Ainda segundo Albano, é preciso intensificar as ações de combate à violência e trabalhar com um sistema de integração de inteligência a nível estadual, federal e internacional.
“Temos que conversar com nossos vizinhos. Essa criminalidade organizada repercute não só No Brasil, mas também nos países vizinhos. Temos criminosos brasileiros que causam insegurança nos vizinhos, da mesma forma que temos criminosos peruanos e bolivianos que nos trazem insegurança. Precisamos melhorar o relacionamento a nível de inteligência, articulação policial e de segurança com os nossos vizinhos”.
Investimento em Segurança
Segundo o Governo do Acre, nos últimos anos, a Polícia Militar tem recebido uma série de investimentos com dezenas de novos veículos, armamento e coletes balísticos, além da criação da Companhia Rondas de Ações Intensivas e Ostensivas (Raio), que fortalece as operações com o grupamento em motos. O Estado aplicou só em 2017 cerca de R$ 500 milhões na Segurança Pública.
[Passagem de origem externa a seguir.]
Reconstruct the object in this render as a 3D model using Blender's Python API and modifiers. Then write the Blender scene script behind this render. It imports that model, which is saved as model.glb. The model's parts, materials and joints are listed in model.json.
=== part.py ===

Recentemente, a Segurança Pública ganhou ainda mais um reforço: a criação do Grupamento de Rondas Ostensivas Motorizadas (Rotam), da PM. Agora, o Rotam se une à Companhia Raio, trabalhando no policiamento motorizado, o que confere às ações maior agilidade e eficiência no trabalho diário de policiamento.
Já a Polícia Civil intensificou o calendário de operação de cumprimento de mandados judiciais em todo o Acre e criou a Coordenadoria de Recursos Especiais (Core), um grupo altamente preparado para pronto emprego em ações de risco.
“Mesmo que ele [criminoso] pegue a pena máxima, que é de 8 anos de cadeia, vai cumprir apenas 1/6. Como é que o sistema funciona de forma eficaz se eu tenho que prender a mesma pessoa várias vezes no mesmo ano?”, questionou o promotor de Justiça do Gaeco, Bernardo Albano.